“Ne pas chercher à ne pas souffrir ni à moins souffrir, mais à ne pas être altéré par la souffrance” - Simone Weil.
Un moment suspendu :
J’ai vu ma fille qui assemblait un puzzle. Je me suis dit que je pourrais l’aider. Que ça lui resterait comme un souvenir. Qu’elle le raconterait, un jour, à ses enfants. Que je ne prends pas souvent le temps. Que je ne suis pas un bon père. Qu’il ne faut pas tarder car il est bientôt l’heure de manger. Qu’il fait chaud et que je devrais ouvrir la fenêtre. Que le week-end est passé trop vite.
Je me suis dit…
Non, je ne me suis pas dit. Je me suis laissé emporter par ce torrent des pensées générées par mon esprit. Je prends un moment pour les observer, elles se font moins impérieuses.
Je respire. Je vois enfin mon enfant, son regard intense qui cherche la pièce suivante. Ces pensées cessent un instant, le temps paraît suspendu.

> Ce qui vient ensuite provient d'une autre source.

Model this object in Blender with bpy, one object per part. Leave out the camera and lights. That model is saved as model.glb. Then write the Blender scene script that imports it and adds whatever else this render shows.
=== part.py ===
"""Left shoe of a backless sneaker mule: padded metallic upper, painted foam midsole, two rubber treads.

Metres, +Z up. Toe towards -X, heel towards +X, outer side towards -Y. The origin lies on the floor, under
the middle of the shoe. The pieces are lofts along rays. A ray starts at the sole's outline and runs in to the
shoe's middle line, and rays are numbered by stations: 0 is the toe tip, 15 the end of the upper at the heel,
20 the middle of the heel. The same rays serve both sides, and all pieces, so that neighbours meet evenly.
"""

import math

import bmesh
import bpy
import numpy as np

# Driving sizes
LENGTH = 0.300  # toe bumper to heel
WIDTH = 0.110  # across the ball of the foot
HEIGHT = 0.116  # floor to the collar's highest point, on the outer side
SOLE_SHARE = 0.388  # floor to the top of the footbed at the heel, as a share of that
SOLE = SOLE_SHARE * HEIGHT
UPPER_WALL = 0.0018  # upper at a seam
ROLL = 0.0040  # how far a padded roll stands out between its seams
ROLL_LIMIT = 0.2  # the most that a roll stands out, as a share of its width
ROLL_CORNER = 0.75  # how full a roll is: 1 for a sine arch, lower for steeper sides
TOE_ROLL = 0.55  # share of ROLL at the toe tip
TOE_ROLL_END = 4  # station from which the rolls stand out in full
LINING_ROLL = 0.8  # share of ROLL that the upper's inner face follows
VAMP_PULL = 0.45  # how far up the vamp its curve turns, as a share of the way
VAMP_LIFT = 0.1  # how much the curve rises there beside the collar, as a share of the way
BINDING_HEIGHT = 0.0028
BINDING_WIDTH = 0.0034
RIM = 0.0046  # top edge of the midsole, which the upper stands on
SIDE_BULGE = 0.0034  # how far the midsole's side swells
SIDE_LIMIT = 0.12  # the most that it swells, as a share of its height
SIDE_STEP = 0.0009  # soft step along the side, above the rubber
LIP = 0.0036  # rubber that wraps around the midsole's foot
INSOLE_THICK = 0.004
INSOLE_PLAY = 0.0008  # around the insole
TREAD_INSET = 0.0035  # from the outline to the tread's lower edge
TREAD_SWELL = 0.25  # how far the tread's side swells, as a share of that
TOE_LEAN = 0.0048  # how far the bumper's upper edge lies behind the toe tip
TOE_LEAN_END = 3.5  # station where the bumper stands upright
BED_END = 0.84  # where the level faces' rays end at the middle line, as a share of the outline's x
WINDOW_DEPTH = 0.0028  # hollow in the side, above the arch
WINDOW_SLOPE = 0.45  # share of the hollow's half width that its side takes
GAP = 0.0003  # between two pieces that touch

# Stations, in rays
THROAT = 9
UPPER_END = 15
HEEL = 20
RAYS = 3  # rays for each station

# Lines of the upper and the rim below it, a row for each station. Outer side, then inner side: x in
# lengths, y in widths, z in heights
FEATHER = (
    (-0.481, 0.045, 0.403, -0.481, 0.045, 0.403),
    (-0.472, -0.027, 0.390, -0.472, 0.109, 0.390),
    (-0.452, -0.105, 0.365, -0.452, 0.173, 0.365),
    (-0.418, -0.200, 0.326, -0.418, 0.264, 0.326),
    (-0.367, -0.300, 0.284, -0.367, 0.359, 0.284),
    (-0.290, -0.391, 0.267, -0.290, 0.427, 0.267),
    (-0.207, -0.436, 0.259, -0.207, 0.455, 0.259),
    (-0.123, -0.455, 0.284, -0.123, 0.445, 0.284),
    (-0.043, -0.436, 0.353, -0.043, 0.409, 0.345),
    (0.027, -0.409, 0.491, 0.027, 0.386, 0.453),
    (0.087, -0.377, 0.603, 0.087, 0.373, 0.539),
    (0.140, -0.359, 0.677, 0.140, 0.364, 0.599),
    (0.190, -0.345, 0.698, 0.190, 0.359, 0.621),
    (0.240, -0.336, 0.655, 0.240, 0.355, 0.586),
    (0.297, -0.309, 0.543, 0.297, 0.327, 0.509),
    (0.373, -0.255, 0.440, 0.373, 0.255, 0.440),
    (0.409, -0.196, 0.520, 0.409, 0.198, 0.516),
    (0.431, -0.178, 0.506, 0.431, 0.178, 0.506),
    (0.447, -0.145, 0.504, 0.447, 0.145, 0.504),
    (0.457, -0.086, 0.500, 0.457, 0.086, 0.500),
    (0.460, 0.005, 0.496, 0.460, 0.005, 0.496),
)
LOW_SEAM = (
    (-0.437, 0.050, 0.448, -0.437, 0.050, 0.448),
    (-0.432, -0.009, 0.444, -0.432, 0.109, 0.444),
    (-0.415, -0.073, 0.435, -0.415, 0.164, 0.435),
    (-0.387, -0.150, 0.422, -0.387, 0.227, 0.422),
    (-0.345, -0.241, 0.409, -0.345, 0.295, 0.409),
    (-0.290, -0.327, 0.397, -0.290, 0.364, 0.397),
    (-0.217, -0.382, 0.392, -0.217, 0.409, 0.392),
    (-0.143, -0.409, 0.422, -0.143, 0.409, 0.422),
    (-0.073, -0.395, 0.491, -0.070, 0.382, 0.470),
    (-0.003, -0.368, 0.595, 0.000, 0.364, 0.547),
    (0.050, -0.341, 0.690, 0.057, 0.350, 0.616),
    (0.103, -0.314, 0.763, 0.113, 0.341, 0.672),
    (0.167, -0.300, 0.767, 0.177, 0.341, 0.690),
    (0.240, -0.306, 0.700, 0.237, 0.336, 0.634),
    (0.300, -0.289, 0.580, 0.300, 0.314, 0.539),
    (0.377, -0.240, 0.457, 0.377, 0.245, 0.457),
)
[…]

Tout est là.
Image générée par l’intelligence artificielle.
Ce que l’on ne peut pas changer :
Et si une partie de nos soucis de santé venait d’un stress chronique que nous nous infligeons à nous-mêmes ?
On dit que le stress vient de l’extérieur… mais un stress continu est souvent le fruit d’un flot de pensées stressantes qui s’imposent à nous, sans que nous ayons notre mot à dire.

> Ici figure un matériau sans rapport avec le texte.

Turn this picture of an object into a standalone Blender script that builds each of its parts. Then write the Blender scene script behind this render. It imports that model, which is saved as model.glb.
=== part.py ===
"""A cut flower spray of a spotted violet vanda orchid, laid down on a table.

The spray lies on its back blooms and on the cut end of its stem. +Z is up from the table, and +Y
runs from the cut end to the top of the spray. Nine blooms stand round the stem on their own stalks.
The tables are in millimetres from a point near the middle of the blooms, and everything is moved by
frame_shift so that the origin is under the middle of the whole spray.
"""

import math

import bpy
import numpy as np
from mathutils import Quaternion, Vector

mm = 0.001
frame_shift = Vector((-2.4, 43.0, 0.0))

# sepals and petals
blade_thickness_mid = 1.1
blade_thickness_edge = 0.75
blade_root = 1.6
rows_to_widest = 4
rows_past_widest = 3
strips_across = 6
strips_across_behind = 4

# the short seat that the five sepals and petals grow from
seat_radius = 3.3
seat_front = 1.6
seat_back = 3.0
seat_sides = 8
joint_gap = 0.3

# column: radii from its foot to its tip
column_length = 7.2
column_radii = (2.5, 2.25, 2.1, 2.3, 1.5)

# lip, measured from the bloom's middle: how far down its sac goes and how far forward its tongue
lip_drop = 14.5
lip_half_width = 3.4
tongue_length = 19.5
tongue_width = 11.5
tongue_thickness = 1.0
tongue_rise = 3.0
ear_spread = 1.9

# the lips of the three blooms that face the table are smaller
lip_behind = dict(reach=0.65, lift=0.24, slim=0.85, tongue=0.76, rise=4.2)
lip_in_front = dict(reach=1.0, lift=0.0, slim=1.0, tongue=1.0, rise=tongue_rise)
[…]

Nous avons peu de contrôle sur ce qui nous arrive, et encore moins sur ces pensées.
On verra d’où ça vient et ce qui est en notre pouvoir pour le changer.
Flots tumultueux et chaotiques sur Jupiter
Courage, fuyons !
Nous avons des stratégies maladroites pour lutter contre la dictature de ces pensées désordonnées. Nous faisons des efforts intenses pour essayer de ne pas nous retrouver seuls avec elles.
Parfois on se concentre sur une seule pensée : c’est une obsession et c’est souvent pire.
Parfois on essaye d’y échapper par une distraction, avec la multitude de solutions technologiques pour nous remplir l’esprit de contenus extérieurs, captivants, faciles et de courte durée. Parfois j’entends ce cri de souffrance chez mes enfants : “Je m’ennuie !”, c’est une autre façon de nommer cet inconfort, de dire qu’il est pénible d’être à leur merci et de solliciter une dose de distraction pour leur échapper.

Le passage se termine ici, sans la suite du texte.